§ **Task requirements**
Copy every line of the listing exactly.

(Parts and joints as JSON)
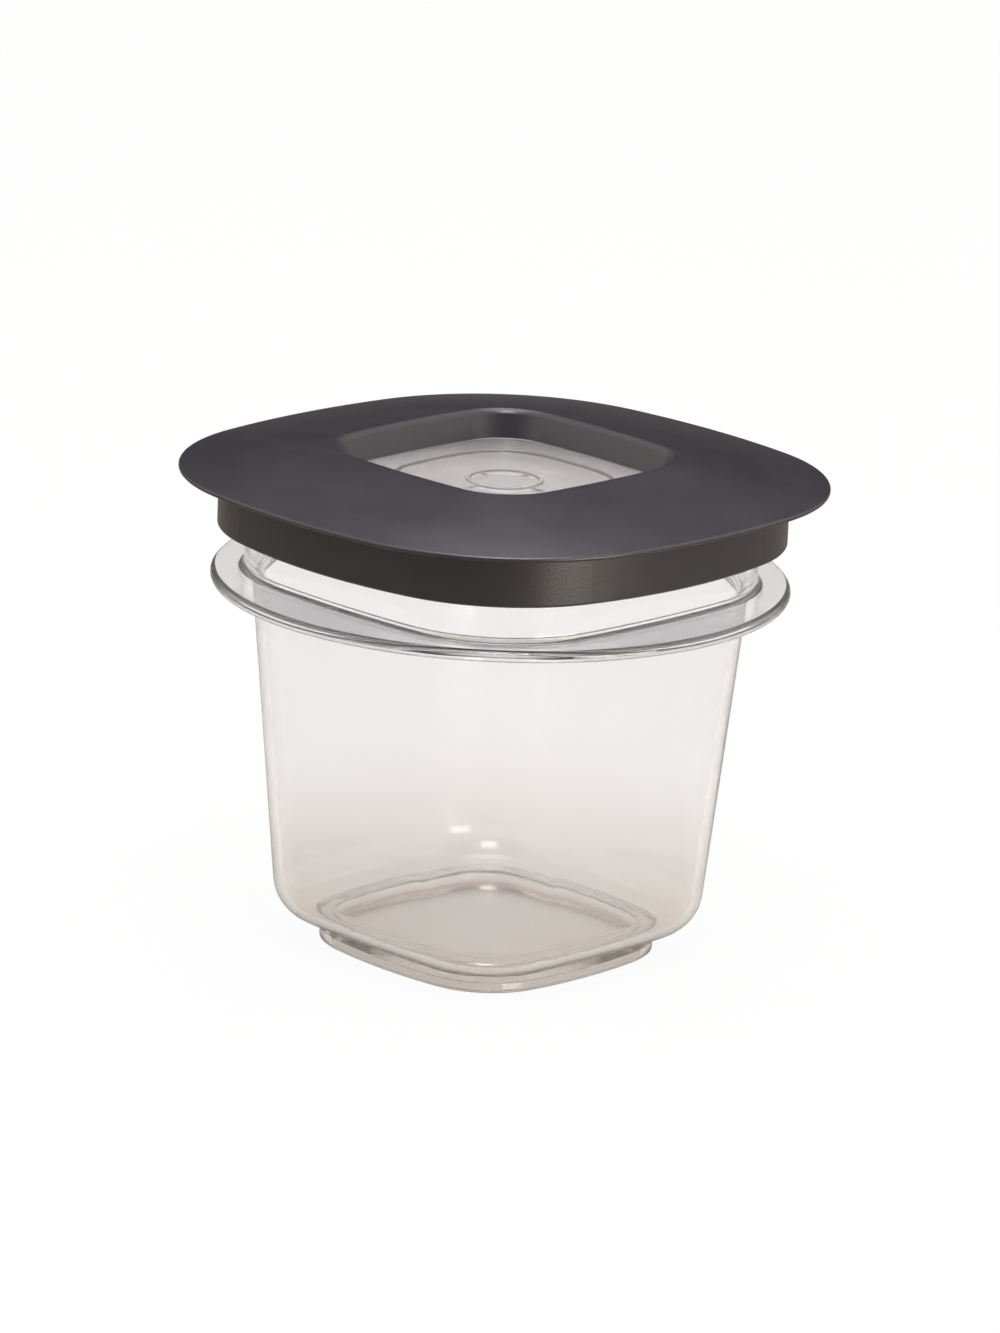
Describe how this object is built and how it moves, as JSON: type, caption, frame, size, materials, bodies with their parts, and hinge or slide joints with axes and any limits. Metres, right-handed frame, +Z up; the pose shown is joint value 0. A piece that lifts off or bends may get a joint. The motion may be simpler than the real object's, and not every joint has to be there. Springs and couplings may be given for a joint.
{
  "type": "food keeper",
  "caption": "Small clear food keeper: rounded-square tub on a low foot, round grip flange, and a dark lift-off lid with a sunken clear window.",
  "frame": {"origin": "centre of the foot on the ground", "axes": "+Z up along the tub; X and Y square to the tub's sides"},
  "size_m": [0.1078, 0.1078, 0.093],
  "materials": {
    "tub_clear": "clear moulded plastic, polished",
    "frame_dark": "fine matt texture, dark warm grey",
    "window_clear": "clear moulded plastic, polished",
    "seal_soft": "soft matt silicone"
  },
  "bodies": {
    "tub": {"tub": "tub_clear"},
    "lid": {"lid_frame": "frame_dark", "lid_window": "window_clear", "lid_seal": "seal_soft"}
  },
  "joints": [
    {"name": "lid_lift", "type": "slide", "parent": "tub", "child": "lid", "axis": [0, 0, 1], "range_m": [0, 0.04]}
  ]
}
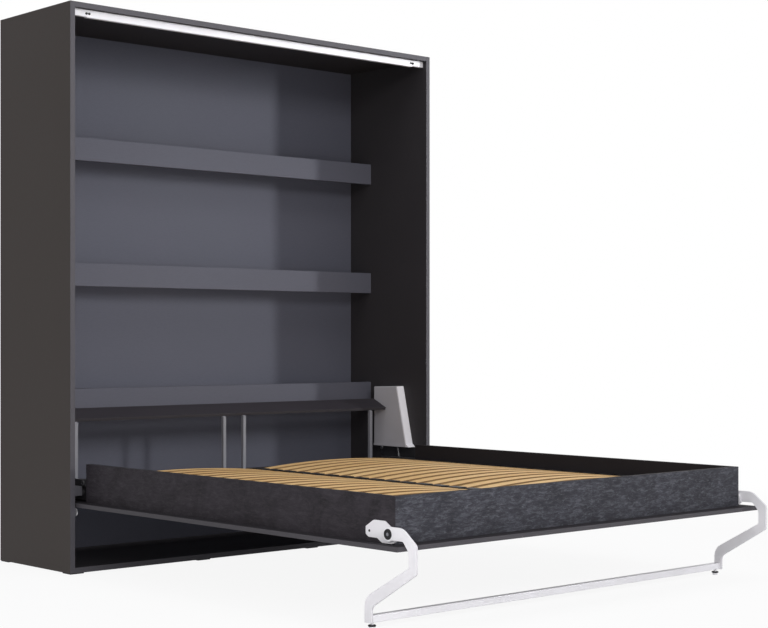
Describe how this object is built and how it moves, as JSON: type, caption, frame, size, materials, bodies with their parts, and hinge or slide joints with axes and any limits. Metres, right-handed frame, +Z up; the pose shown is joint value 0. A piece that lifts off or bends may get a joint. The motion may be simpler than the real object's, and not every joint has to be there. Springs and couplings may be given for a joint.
{
  "type": "wall bed",
  "caption": "Vertical fold-down wall bed: dark cabinet with back rails, slatted double bed base on side pivots with gas springs, and a white steel folding leg frame.",
  "frame": {"origin": "middle of the floor under the whole open bed", "axes": "+X across to the right seen from the foot, +Y from the foot of the open bed to the wall, +Z up"},
  "size_m": [1.997, 2.5226, 2.344],
  "materials": {
    "dark_board": "smooth dark laminate",
    "back_board": "smooth grey-blue laminate",
    "border_cover": "board wrapped in mottled dark grey covering",
    "black_frame": "matt black stain",
    "beech": "light varnished beech",
    "white_steel": "satin white powder coat",
    "dark_steel": "matt black powder coat",
    "zinc_steel": "zinc plated",
    "silver_tube": "satin silver",
    "chrome_rod": "polished",
    "grey_plastic": "fine matt grain",
    "black_plastic": "matt",
    "foot_rubber": "matt black"
  },
  "bodies": {
    "cabinet": {"left_side_panel": "dark_board", "right_side_panel": "dark_board", "top_panel": "dark_board", "bottom_panel": "dark_board", "back_panel": "back_board", "cross_rail_lower": "back_board", "cross_rail_middle": "back_board", "cross_rail_upper": "back_board", "top_steel_rail": "white_steel", "rail_screws": "dark_steel", "cabinet_glides": "black_plastic", "wall_brackets": "zinc_steel", "mechanism_plate_left": "dark_steel", "mechanism_plate_right": "dark_steel", "plate_bolts": "zinc_steel", "pivot_blocks": "zinc_steel", "side_glides": "zinc_steel", "spring_anchor_pins": "zinc_steel", "mechanism_cover_left": "grey_plastic", "mechanism_cover_right": "grey_plastic"},
    "bed": {"front_panel": "dark_board", "border_left": "border_cover", "border_right": "border_cover", "foot_board": "border_cover", "frame_rail_left": "black_frame", "frame_rail_right": "black_frame", "head_rail": "black_frame", "foot_rail": "black_frame", "centre_beam": "black_frame", "slats_left": "beech", "slats_right": "beech", "slat_holders_outer": "black_plastic", "slat_holders_centre": "black_plastic", "panel_battens": "black_frame", "hinge_arm_left": "dark_steel", "hinge_arm_right": "dark_steel", "arm_bolts": "dark_steel", "pivot_pins": "zinc_steel", "head_posts": "silver_tube", "head_ledge": "dark_board", "leg_brackets": "white_steel", "bracket_bolts": "dark_steel"},
    "leg_frame": {"leg_left": "white_steel", "leg_right": "white_steel", "leg_crossbar": "white_steel", "leg_bolts": "zinc_steel", "leg_caps": "black_plastic", "leg_feet": "foot_rubber"},
    "spring_cylinder_left": {"spring_cylinder_left": "dark_steel"},
    "spring_rod_left": {"spring_rod_left": "chrome_rod"},
    "spring_cylinder_right": {"spring_cylinder_right": "dark_steel"},
    "spring_rod_right": {"spring_rod_right": "chrome_rod"}
  },
  "joints": [
    {"name": "bed_tilt", "type": "hinge", "parent": "cabinet", "child": "bed", "pos_m": [0, 0.75525, 0.323], "axis": [-1, 0, 0], "range_deg": [0, 90]},
    {"name": "leg_fold", "type": "hinge", "parent": "bed", "child": "leg_frame", "pos_m": [0, -1.12975, 0.319], "axis": [-1, 0, 0], "range_deg": [0, 190.5]},
    {"name": "spring_swing_left", "type": "hinge", "parent": "cabinet", "child": "spring_cylinder_left", "pos_m": [-0.95225, 0.92625, 0.674], "axis": [-1, 0, 0], "range_deg": [0, 5.2]},
    {"name": "spring_travel_left", "type": "slide", "parent": "spring_cylinder_left", "child": "spring_rod_left", "axis": [0, -0.1864, -0.9825], "range_m": [0, 0.166]},
    {"name": "spring_swing_right", "type": "hinge", "parent": "cabinet", "child": "spring_cylinder_right", "pos_m": [0.95225, 0.92625, 0.674], "axis": [-1, 0, 0], "range_deg": [0, 5.2]},
    {"name": "spring_travel_right", "type": "slide", "parent": "spring_cylinder_right", "child": "spring_rod_right", "axis": [0, -0.1864, -0.9825], "range_m": [0, 0.166]}
  ],
  "couplings": [
    {"joint": "leg_fold", "follows": "bed_tilt", "ratio": 2.1111},
    {"joint": "spring_swing_left", "follows": "bed_tilt", "ratio": 0.05618},
    {"joint": "spring_travel_left", "follows": "bed_tilt", "m_per_rad": 0.10481},
    {"joint": "spring_swing_right", "follows": "bed_tilt", "ratio": 0.05618},
    {"joint": "spring_travel_right", "follows": "bed_tilt", "m_per_rad": 0.10481}
  ]
}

§ **Result**
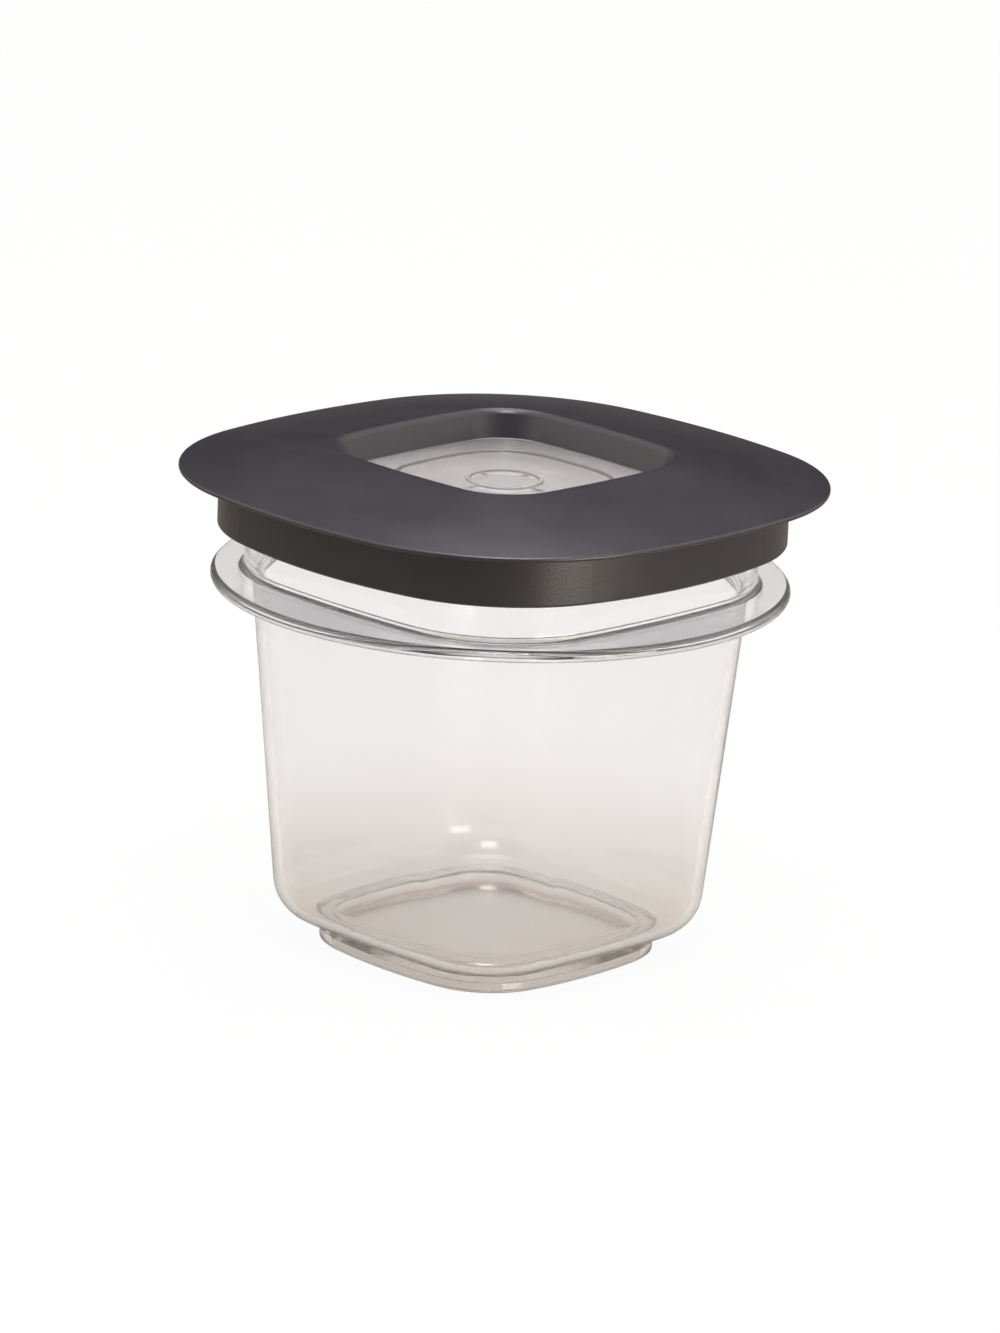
Describe how this object is built and how it moves, as JSON: type, caption, frame, size, materials, bodies with their parts, and hinge or slide joints with axes and any limits. Metres, right-handed frame, +Z up; the pose shown is joint value 0. A piece that lifts off or bends may get a joint. The motion may be simpler than the real object's, and not every joint has to be there. Springs and couplings may be given for a joint.
{
  "type": "food keeper",
  "caption": "Small clear food keeper: rounded-square tub on a low foot, round grip flange, and a dark lift-off lid with a sunken clear window.",
  "frame": {"origin": "centre of the foot on the ground", "axes": "+Z up along the tub; X and Y square to the tub's sides"},
  "size_m": [0.1078, 0.1078, 0.093],
  "materials": {
    "tub_clear": "clear moulded plastic, polished",
    "frame_dark": "fine matt texture, dark warm grey",
    "window_clear": "clear moulded plastic, polished",
    "seal_soft": "soft matt silicone"
  },
  "bodies": {
    "tub": {"tub": "tub_clear"},
    "lid": {"lid_frame": "frame_dark", "lid_window": "window_clear", "lid_seal": "seal_soft"}
  },
  "joints": [
    {"name": "lid_lift", "type": "slide", "parent": "tub", "child": "lid", "axis": [0, 0, 1], "range_m": [0, 0.04]}
  ]
}
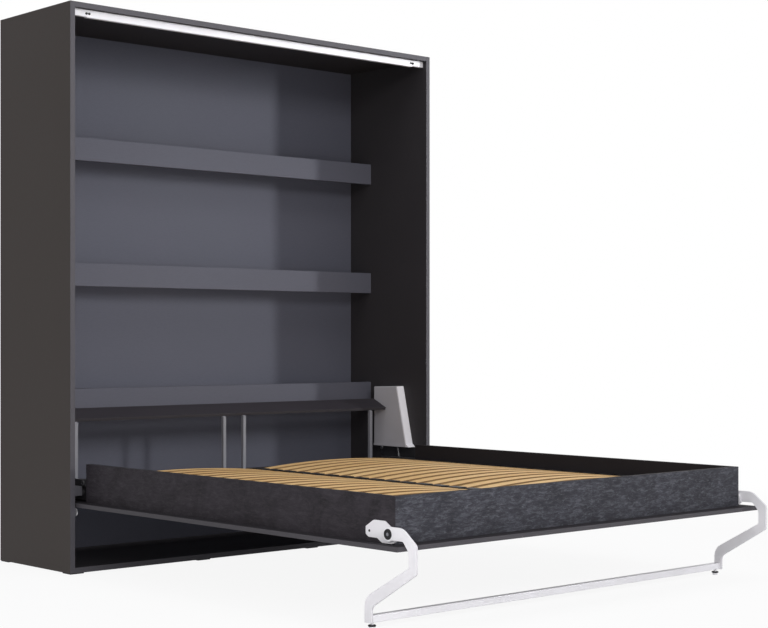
Describe how this object is built and how it moves, as JSON: type, caption, frame, size, materials, bodies with their parts, and hinge or slide joints with axes and any limits. Metres, right-handed frame, +Z up; the pose shown is joint value 0. A piece that lifts off or bends may get a joint. The motion may be simpler than the real object's, and not every joint has to be there. Springs and couplings may be given for a joint.
{
  "type": "wall bed",
  "caption": "Vertical fold-down wall bed: dark cabinet with back rails, slatted double bed base on side pivots with gas springs, and a white steel folding leg frame.",
  "frame": {"origin": "middle of the floor under the whole open bed", "axes": "+X across to the right seen from the foot, +Y from the foot of the open bed to the wall, +Z up"},
  "size_m": [1.997, 2.5226, 2.344],
  "materials": {
    "dark_board": "smooth dark laminate",
    "back_board": "smooth grey-blue laminate",
    "border_cover": "board wrapped in mottled dark grey covering",
    "black_frame": "matt black stain",
    "beech": "light varnished beech",
    "white_steel": "satin white powder coat",
    "dark_steel": "matt black powder coat",
    "zinc_steel": "zinc plated",
    "silver_tube": "satin silver",
    "chrome_rod": "polished",
    "grey_plastic": "fine matt grain",
    "black_plastic": "matt",
    "foot_rubber": "matt black"
  },
  "bodies": {
    "cabinet": {"left_side_panel": "dark_board", "right_side_panel": "dark_board", "top_panel": "dark_board", "bottom_panel": "dark_board", "back_panel": "back_board", "cross_rail_lower": "back_board", "cross_rail_middle": "back_board", "cross_rail_upper": "back_board", "top_steel_rail": "white_steel", "rail_screws": "dark_steel", "cabinet_glides": "black_plastic", "wall_brackets": "zinc_steel", "mechanism_plate_left": "dark_steel", "mechanism_plate_right": "dark_steel", "plate_bolts": "zinc_steel", "pivot_blocks": "zinc_steel", "side_glides": "zinc_steel", "spring_anchor_pins": "zinc_steel", "mechanism_cover_left": "grey_plastic", "mechanism_cover_right": "grey_plastic"},
    "bed": {"front_panel": "dark_board", "border_left": "border_cover", "border_right": "border_cover", "foot_board": "border_cover", "frame_rail_left": "black_frame", "frame_rail_right": "black_frame", "head_rail": "black_frame", "foot_rail": "black_frame", "centre_beam": "black_frame", "slats_left": "beech", "slats_right": "beech", "slat_holders_outer": "black_plastic", "slat_holders_centre": "black_plastic", "panel_battens": "black_frame", "hinge_arm_left": "dark_steel", "hinge_arm_right": "dark_steel", "arm_bolts": "dark_steel", "pivot_pins": "zinc_steel", "head_posts": "silver_tube", "head_ledge": "dark_board", "leg_brackets": "white_steel", "bracket_bolts": "dark_steel"},
    "leg_frame": {"leg_left": "white_steel", "leg_right": "white_steel", "leg_crossbar": "white_steel", "leg_bolts": "zinc_steel", "leg_caps": "black_plastic", "leg_feet": "foot_rubber"},
    "spring_cylinder_left": {"spring_cylinder_left": "dark_steel"},
    "spring_rod_left": {"spring_rod_left": "chrome_rod"},
    "spring_cylinder_right": {"spring_cylinder_right": "dark_steel"},
    "spring_rod_right": {"spring_rod_right": "chrome_rod"}
  },
  "joints": [
    {"name": "bed_tilt", "type": "hinge", "parent": "cabinet", "child": "bed", "pos_m": [0, 0.75525, 0.323], "axis": [-1, 0, 0], "range_deg": [0, 90]},
    {"name": "leg_fold", "type": "hinge", "parent": "bed", "child": "leg_frame", "pos_m": [0, -1.12975, 0.319], "axis": [-1, 0, 0], "range_deg": [0, 190.5]},
    {"name": "spring_swing_left", "type": "hinge", "parent": "cabinet", "child": "spring_cylinder_left", "pos_m": [-0.95225, 0.92625, 0.674], "axis": [-1, 0, 0], "range_deg": [0, 5.2]},
    {"name": "spring_travel_left", "type": "slide", "parent": "spring_cylinder_left", "child": "spring_rod_left", "axis": [0, -0.1864, -0.9825], "range_m": [0, 0.166]},
    {"name": "spring_swing_right", "type": "hinge", "parent": "cabinet", "child": "spring_cylinder_right", "pos_m": [0.95225, 0.92625, 0.674], "axis": [-1, 0, 0], "range_deg": [0, 5.2]},
    {"name": "spring_travel_right", "type": "slide", "parent": "spring_cylinder_right", "child": "spring_rod_right", "axis": [0, -0.1864, -0.9825], "range_m": [0, 0.166]}
  ],
  "couplings": [
    {"joint": "leg_fold", "follows": "bed_tilt", "ratio": 2.1111},
    {"joint": "spring_swing_left", "follows": "bed_tilt", "ratio": 0.05618},
    {"joint": "spring_travel_left", "follows": "bed_tilt", "m_per_rad": 0.10481},
    {"joint": "spring_swing_right", "follows": "bed_tilt", "ratio": 0.05618},
    {"joint": "spring_travel_right", "follows": "bed_tilt", "m_per_rad": 0.10481}
  ]
}